Newspaper clipping  about Amikoo and an interview of me in the technology section  of Reforma.

Newspaper clipping about Amikoo and an interview of me in the technology section of Reforma.

c. Barrier to new registrations caused by the “all my friends are already on another site” syndrome – making it hard for people to switch from a site they had already invested considerable time in.

d. Investor support was withdrawn after registered and active user targets among other milestones were not met on agreed time.

e. General timing. When it comes to Internet startups, a few months sooner to market can make all the difference.


Despite Amikoo not gaining serious traction as a social networking platform, it was a successful proof of concept that generated a small fan base and enough buzz to be noticed at a national level in Mexico.

Amikoo virtual gift shop with virtual currency

Amikoo virtual gift shop with virtual currency

A few highlights:

Gift shop with virtual currency called “koo”. The idea was to develop the shop into a mobile micropayment platform similar to those prevalent in Asian social networks such as CyWorld.

User uploaded and maintained public media gallery for enhancing profiles (A content app store for profiles, if you will). Each item in the gallery was a widget or other embeddable content and users could rate and comment on these “Kubos”.
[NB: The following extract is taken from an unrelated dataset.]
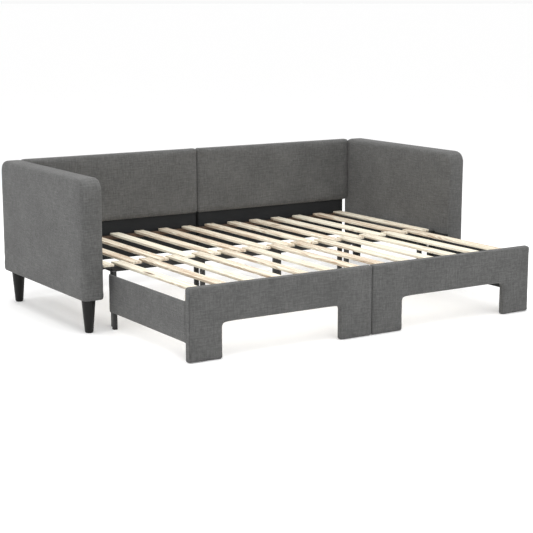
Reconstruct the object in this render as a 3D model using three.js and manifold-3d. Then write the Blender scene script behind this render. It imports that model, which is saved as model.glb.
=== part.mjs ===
// Upholstered daybed with a pull-out slatted extension, millimetres, +Z up.
// +X runs along the bed, +Y runs from the front to the back rest. The origin is on the floor, in the
// middle of the footprint with the extension pulled right out, which is how it is modelled.

import * as THREE from 'three';
import { mergeVertices } from 'three/addons/utils/BufferGeometryUtils.js';
import Module from 'manifold-3d';

// Driving dimensions of the daybed.
const INNER_LENGTH = 2020; // between the arms: a 2000 mattress and its bedding
const BED_DEPTH = 960; // arm front to the rear face of the back rest
const HEIGHT = 722; // floor to the top of arms and back rest
const ARM_THICKNESS = 105;
const BACK_THICKNESS = 60;
const LEG_HEIGHT = 160; // floor to the underside of arms and back boards
const BACK_PAD_BOTTOM = 365; // where the padding of the back rest stops and bare board begins
const SLAT_SEAT = 287.5; // top of the rails and ledges that the slats lie on

// Driving dimensions of the extension.
const REACH = 680; // how far it pulls out, arm front to the outer face of its front panel
const PANEL_HEIGHT = 325;
const PANEL_THICKNESS = 30;
const SIDE_GAP = 50; // between an arm and the extension
const OUTER_FOOT = 168;
const INNER_FOOT = 175; // each half of the middle foot
const ARCH_HEIGHT = 156;
const SIDE_PANEL_BOTTOM = 81;
const SIDE_PANEL_TOP = 265;
const SIDE_PANEL_THICKNESS = 15;
const SIDE_PANEL_TAIL = 77; // how far a side panel still reaches in behind the arm fronts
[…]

Amikoo introduction and tutorial video titled “Amikoo te va a Encantar” (You’re going to Love Amikoo). Written and directed by my good friend Yahayra Juárez.

Secret admirer/crush feature. You could try to “fish” for someone you fancied, then if the other person “fished” you back, a private “connection” would be made between the two.

Public pages for schools and cities to discuss topics, publicize events, vote on polls, share media and carry out other “socializing” activities.


Amikoo te va a encantar
Amikoo introduction and tutorial video


Amikoo "Kubos" public media and widget gallery for embedding into profiles.

Amikoo “Kubos” public media and widget gallery for embedding into profiles.